Ramses 2018 - La guerre de l’information aura-t-elle lieu ?
Ramses 2018 - La guerre de l’information aura-t-elle lieu ?
Le Ramses, rapport de l’Institut français des relations internationales (Ifri), nous rappelle chaque année au devoir. Ce sont nos feuilles d’automne et Thierry de Montbrial, Dominique David et Philippe Moreau Defarges ouvrent leur ronde.
Les « perspectives », dessinées par notre directeur, sont magistrales. Elles débutent par le rappel de l’événement majeur : l’élection à la présidence des États-Unis de Donald Trump, playboy juché sur le plus haut trône de notre temps, que même la Russie n’attendait pas. Inattendu, insaisissable aussi : il n’est pas sûr que le nouveau Président connaisse le cap qu’il suit. En peu de temps, ce timonier incertain « a déjà commis de lourds dégâts », affaiblissant la crédibilité de son pays. L’occasion était pourtant offerte ; elle a été manquée, la diplomatie occidentale s’en tenant aux réflexes acquis dans la « guerre froide » et qui n’étaient plus de mise. La question actuelle, nouvelle, est celle-ci : les démocraties libérales peuvent-elles s’entendre avec des démocraties « illibérales » ? Créditons Trump, cette force de la nature aux propos rafraîchissants, d’avoir évité de trop grosses bourdes. La Corée du Nord, qualifiée bizarrement de « royaume ermite », est en tout cas l’anomalie inquiétante de notre monde raisonnable. Revenons « chez nous ». Thierry de Montbrial constate que l’Alliance atlantique est en survie, mais qu’il serait prématuré de la tenir pour inutile. Il souligne que les riches Européens n’échapperont pas à l’énorme problème causé par l’immigration des pauvres. Il s’affirme macroniste, relevant – l’expression est heureuse – la vertu essentielle de notre Président : à l’aise avec les gens. Jean-Luc Mélenchon, enfin, est donné clairement pour ce qu’il est et qu’on ne dit pas assez, représentant irréductible du trotskisme national. Montbrial termine son tour d’horizon par le Moyen-Orient, que la Turquie, l’Iran et l’Arabie saoudite font plus compliqué que jamais. Sa conclusion est pessimiste : elle annonce le titre de son prochain livre, Vivre le temps des troubles (Albin Michel).

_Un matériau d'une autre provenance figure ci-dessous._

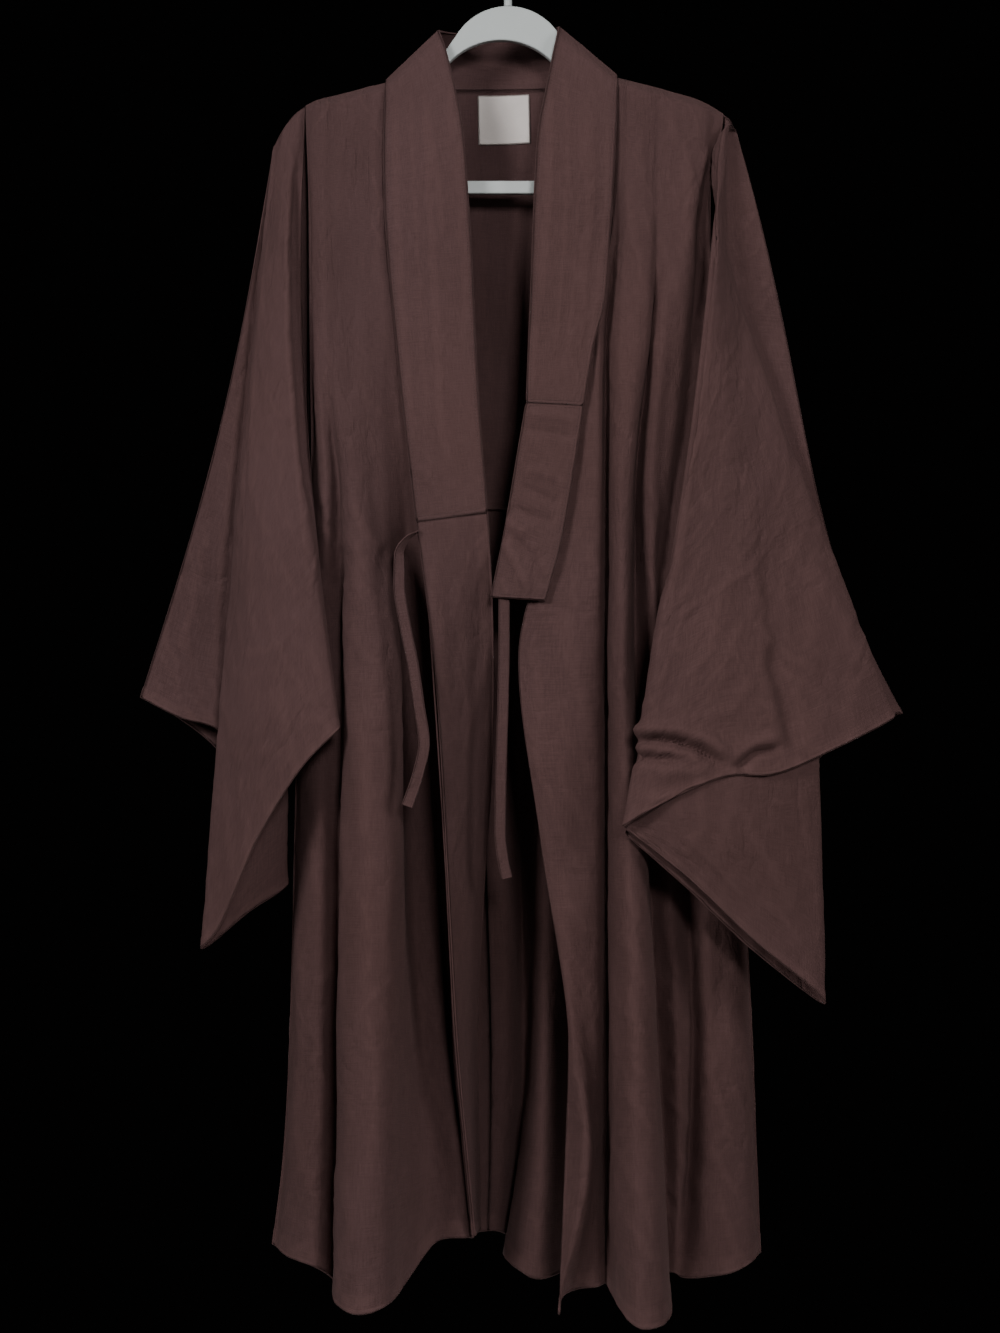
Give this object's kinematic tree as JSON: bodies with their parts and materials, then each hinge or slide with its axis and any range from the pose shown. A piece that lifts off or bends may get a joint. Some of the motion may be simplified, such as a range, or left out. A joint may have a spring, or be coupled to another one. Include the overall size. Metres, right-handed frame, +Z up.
{
  "type": "buddhist monk robe on a hanger",
  "caption": "Long open-fronted monk's robe with wide sleeves, collar bands and loose ties, hung on a one-piece plastic hanger.",
  "frame": {"origin": "inner top of the hanger's hook", "axes": "+Z up, +X to the wearer's left, -Y towards the open front"},
  "size_m": [0.7636, 0.236, 1.3598],
  "materials": {
    "cloth": "matt brown-maroon plain weave with light creases",
    "label": "bare pale woven label",
    "plastic": "smooth pale moulded plastic"
  },
  "bodies": {
    "root": {"back_panel_left": "cloth", "back_panel_right": "cloth", "back_yoke": "cloth", "collar_back": "cloth", "collar_band_left": "cloth", "collar_band_right": "cloth", "collar_end_left": "cloth", "front_panel_left": "cloth", "front_panel_right": "cloth", "front_strip_right": "cloth", "hanger_body": "plastic", "hanger_hook": "plastic", "label": "label", "sleeve_left_back": "cloth", "sleeve_left_bag": "cloth", "sleeve_left_front": "cloth", "sleeve_right_back": "cloth", "sleeve_right_front": "cloth", "tie_left": "cloth", "tie_right": "cloth"}
  },
  "joints": []
}
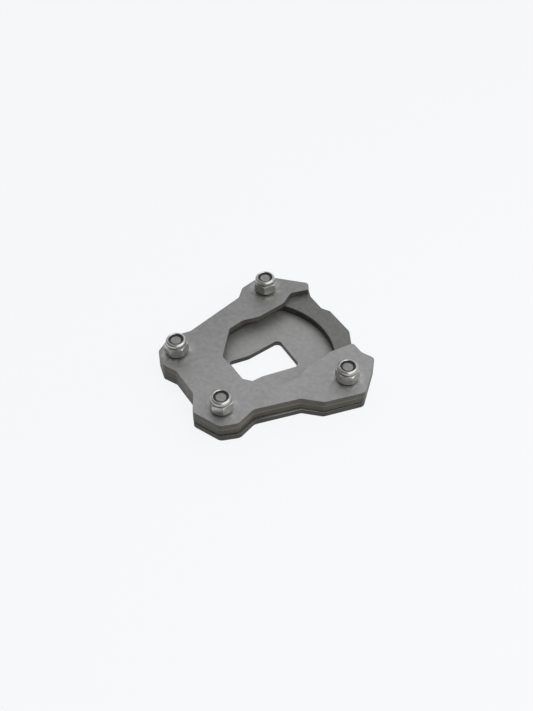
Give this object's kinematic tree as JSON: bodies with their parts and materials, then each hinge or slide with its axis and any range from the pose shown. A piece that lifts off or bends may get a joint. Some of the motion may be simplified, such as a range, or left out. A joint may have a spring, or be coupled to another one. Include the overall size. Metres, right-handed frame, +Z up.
{
  "type": "side stand foot enlarger",
  "caption": "Flat stack of cut steel plates with a pocket and a fork-shaped clamp on top, bolted together by countersunk screws and tall lock nuts, that widens a motorcycle's side stand foot.",
  "frame": {"origin": "on the ground plane under the middle of the outline", "axes": "+Z up through the stack, +Y towards the open end of the fork, where the stand's leg comes out, +X to the right seen from above"},
  "size_m": [0.0938, 0.0924, 0.0187],
  "materials": {
    "plate_steel": "tumbled satin stainless steel with browned cut edges",
    "screw_steel": "plain stainless steel",
    "nut_steel": "bright stainless steel",
    "ring_nylon": "dark nylon"
  },
  "bodies": {
    "root": {"base_plate": "plate_steel", "spacer_plate": "plate_steel", "clamp_plate": "plate_steel", "screw_toe_left": "screw_steel", "screw_toe_right": "screw_steel", "screw_rear_left": "screw_steel", "screw_rear_right": "screw_steel", "nut_toe_left": "nut_steel", "nut_toe_right": "nut_steel", "nut_rear_left": "nut_steel", "nut_rear_right": "nut_steel", "lock_ring_toe_left": "ring_nylon", "lock_ring_toe_right": "ring_nylon", "lock_ring_rear_left": "ring_nylon", "lock_ring_rear_right": "ring_nylon"}
  },
  "joints": []
}
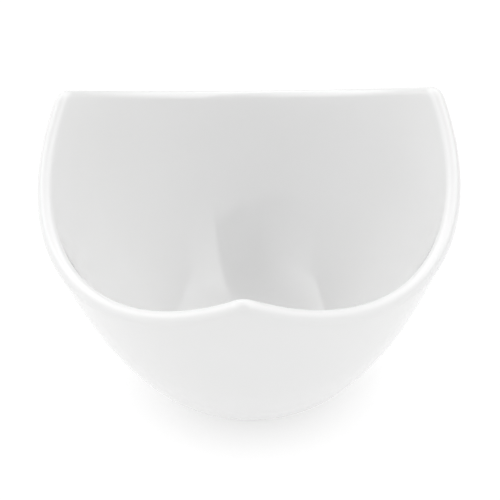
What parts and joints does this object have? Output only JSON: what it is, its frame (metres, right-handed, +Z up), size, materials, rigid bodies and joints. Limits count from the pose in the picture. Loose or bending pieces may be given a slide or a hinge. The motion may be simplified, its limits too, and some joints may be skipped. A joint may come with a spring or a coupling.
{
  "type": "evaporating dish",
  "caption": "Deep round glazed porcelain dish with a narrow foot ring; slanted cuts give its rolled rim raised points and low curved sides.",
  "frame": {"origin": "on the dish's axis, in the plane that the foot ring stands on", "axes": "+Z up along the dish's axis, -Y towards one of the rim's three points"},
  "size_m": [0.1388, 0.1412, 0.0902],
  "materials": {
    "bisque": "matt, bare fired porcelain",
    "glaze": "gloss, clear glaze over white porcelain"
  },
  "bodies": {
    "root": {"porcelain_body": "bisque", "glaze_coat": "glaze", "base_glaze": "glaze"}
  },
  "joints": []
}
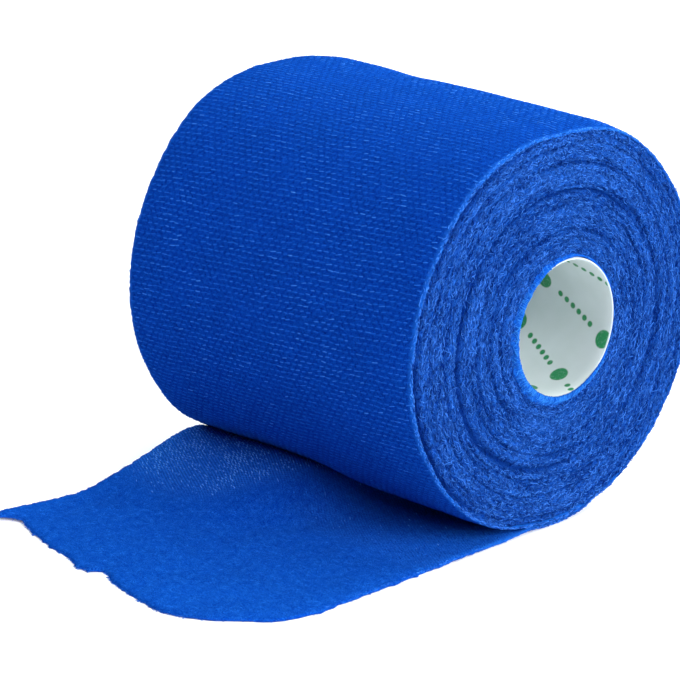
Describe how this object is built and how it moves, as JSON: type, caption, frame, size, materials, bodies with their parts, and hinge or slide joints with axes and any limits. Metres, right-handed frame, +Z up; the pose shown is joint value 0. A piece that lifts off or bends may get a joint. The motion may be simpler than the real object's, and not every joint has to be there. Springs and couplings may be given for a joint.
{
  "type": "cohesive bandage roll",
  "caption": "Elastic cohesive bandage wound on a thin open tube, lying on its side with its loose end laid out in front.",
  "frame": {"origin": "the point of the surface under the roll's axis, half way along the roll, on the flat spot where the roll rests", "axes": "+Z up; X along the roll's axis, with the end seen in the picture facing +X; the loose end runs out towards -Y"},
  "size_m": [0.0843, 0.1283, 0.0815],
  "materials": {
    "band_cloth": "matt knitted elastic cloth, royal blue, felt-like at its cut edges",
    "tube_card": "thin smooth white tube with a faint sheen and small green marks inside"
  },
  "bodies": {
    "root": {"bandage_roll": "band_cloth", "loose_end": "band_cloth", "core_tube": "tube_card"}
  },
  "joints": []
}
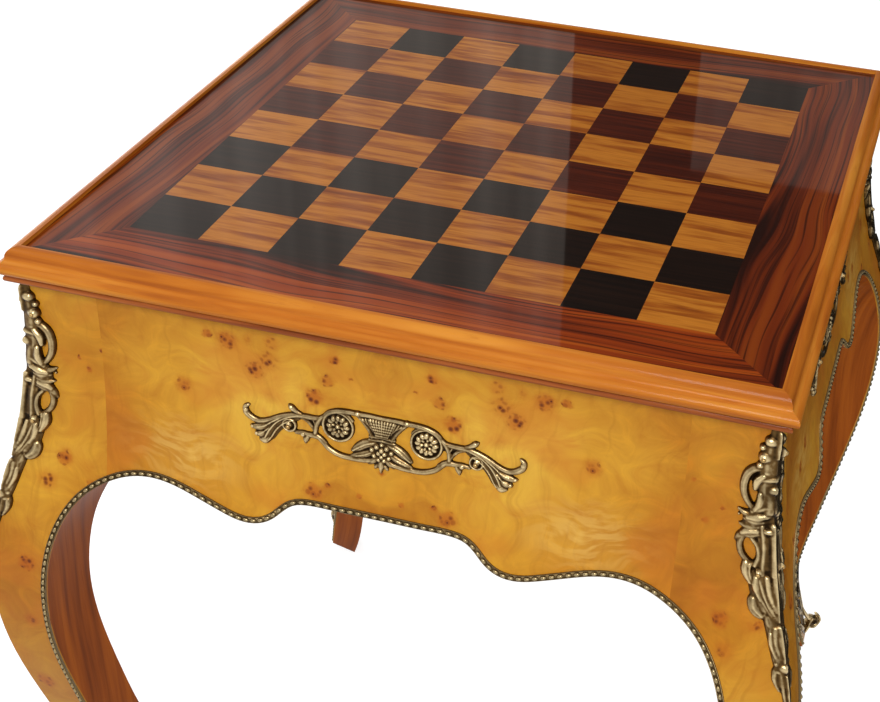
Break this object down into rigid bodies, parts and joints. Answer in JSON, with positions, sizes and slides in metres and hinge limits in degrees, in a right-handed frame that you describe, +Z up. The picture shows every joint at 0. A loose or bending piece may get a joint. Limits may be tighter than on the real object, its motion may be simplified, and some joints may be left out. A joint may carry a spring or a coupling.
{
  "type": "chess table",
  "caption": "Square chess table on four cabriole legs, with an inlaid gloss board in a moulded rim, burl veneered scalloped aprons, beaded brass trim and cast brass mounts.",
  "frame": {"origin": "on the floor under the middle of the table", "axes": "+Z up, -Y towards the player's side whose near right square is light, +X to that player's right"},
  "size_m": [0.6474, 0.6474, 0.7232],
  "materials": {
    "plywood": "birch plywood, raw edges hidden",
    "backing_veneer": "plain balancing veneer, matt",
    "light_veneer": "golden striped veneer under gloss lacquer",
    "black_veneer": "black stained veneer under gloss lacquer",
    "brown_veneer": "dark red brown veneer under gloss lacquer",
    "rosewood_veneer": "red brown rosewood with dark streaks under gloss lacquer",
    "rim_wood": "orange brown moulding, gloss lacquer",
    "bed_wood": "brown bead moulding, satin lacquer",
    "frame_wood": "red brown stained hardwood, satin lacquer",
    "burl_veneer": "golden burl veneer with dark knots, gloss lacquer",
    "bead_brass": "aged brass beading, bright on the beads",
    "mount_brass": "aged cast brass, dark in the hollows",
    "softwood": "plain planed softwood",
    "glide_plastic": "dark nylon glide",
    "screw_steel": "zinc plated steel"
  },
  "bodies": {
    "root": {"board_panel": "plywood", "backing_veneer": "backing_veneer", "light_squares": "light_veneer", "black_squares": "black_veneer", "brown_squares": "brown_veneer", "border_strip_front": "rosewood_veneer", "border_strip_right": "rosewood_veneer", "border_strip_back": "rosewood_veneer", "border_strip_left": "rosewood_veneer", "rim_moulding_front": "rim_wood", "rim_moulding_right": "rim_wood", "rim_moulding_back": "rim_wood", "rim_moulding_left": "rim_wood", "bed_moulding_front": "bed_wood", "bed_moulding_right": "bed_wood", "bed_moulding_back": "bed_wood", "bed_moulding_left": "bed_wood", "apron_front": "frame_wood", "apron_right": "frame_wood", "apron_back": "frame_wood", "apron_left": "frame_wood", "apron_veneer_front": "burl_veneer", "apron_veneer_right": "burl_veneer", "apron_veneer_back": "burl_veneer", "apron_veneer_left": "burl_veneer", "bead_trim_front": "bead_brass", "bead_trim_right": "bead_brass", "bead_trim_back": "bead_brass", "bead_trim_left": "bead_brass", "apron_mount_front": "mount_brass", "apron_mount_right": "mount_brass", "apron_mount_back": "mount_brass", "apron_mount_left": "mount_brass", "leg_front_left": "frame_wood", "leg_front_right": "frame_wood", "leg_back_right": "frame_wood", "leg_back_left": "frame_wood", "leg_veneer_front_left": "burl_veneer", "leg_veneer_front_right": "burl_veneer", "leg_veneer_back_right": "burl_veneer", "leg_veneer_back_left": "burl_veneer", "corner_mount_front_left": "mount_brass", "corner_mount_front_right": "mount_brass", "corner_mount_back_right": "mount_brass", "corner_mount_back_left": "mount_brass", "foot_mount_front_left": "mount_brass", "foot_mount_front_right": "mount_brass", "foot_mount_back_right": "mount_brass", "foot_mount_back_left": "mount_brass", "corner_brace_front_left": "softwood", "corner_brace_front_right": "softwood", "corner_brace_back_right": "softwood", "corner_brace_back_left": "softwood", "cleats": "softwood", "foot_glides": "glide_plastic", "top_screws": "screw_steel", "brace_screws": "screw_steel", "mount_pins": "mount_brass"}
  },
  "joints": []
}
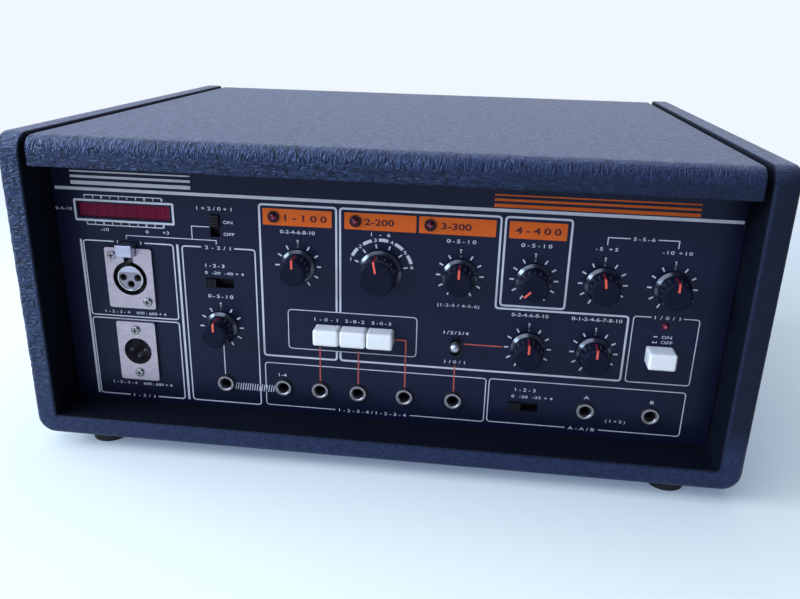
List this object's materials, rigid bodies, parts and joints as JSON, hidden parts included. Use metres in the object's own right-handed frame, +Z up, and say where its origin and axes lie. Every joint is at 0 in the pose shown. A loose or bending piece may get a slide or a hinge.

Le rapport définit ensuite trois enjeux pour l’année qui vient. Comme le chantait Bob Dylan dès 1964, « Le monde… et les temps changent ! » La Russie, ensuite, reste ce qu’elle est, puissance incertaine. L’information, enfin, est le nouveau théâtre d’opérations.
Dominique David lance le débat. La puissance, concept que l’on croyait périmé, est de retour, mais dans l’inorganisation et, plus encore, dans la mauvaise conscience des « puissants ». Moreau Defarges prend la suite, égal à lui-même, Philippe le Subtil ! Il annonce l’avènement de « l’homme inutile » et avec lui, du nouvel ennemi qui nous guette, l’ennui. C’est que l’Homme majuscule, inutile on le sait, est à lui-même son propre Dieu. Pas de situation plus ennuyeuse que celle-là ! Certes, la Russie inquiète. Sa puissance militaire fait peur, mais « a-t-elle une grande stratégie ? ». Au demeurant, une telle ambition paraît aujourd’hui impossible. « La faute à Internet » avance Julien Nocetti. Françoise Massit-Folléa lui répond, « Internet n’est qu’utopie ». Le débat ainsi amorcé se poursuivra. Il appauvrira ou enrichira la pensée et bien malin qui, aujourd’hui, trancherait. Revenons, pour finir, au titre du rapport, La guerre de l’information aura-t-elle lieu ? Réponse : elle bat son plein. Pour nous sauver de ses sirènes, imitons Ulysse, fermement attaché au mât de son fragile esquif.
Ramses, œuvre collective, rassemble les réflexions de près de cinquante auteurs, chacun expert en son domaine. Ainsi survolera-t-on le monde, les rédacteurs avouant proposer plus de questions que de réponses : sur les États-Unis et leur Trump, le Moyen-Orient et le Maghreb, l’Asie et son Sud-Est incertain, l’Afrique subsaharienne, diverse certes mais globalement inquiétante (on retrouve ici l’excellent Alain Antil), l’Europe enfin où le Brexit défie les prévisions. Comme à l’habitude, de précieux « repères » seront utiles aux curieux.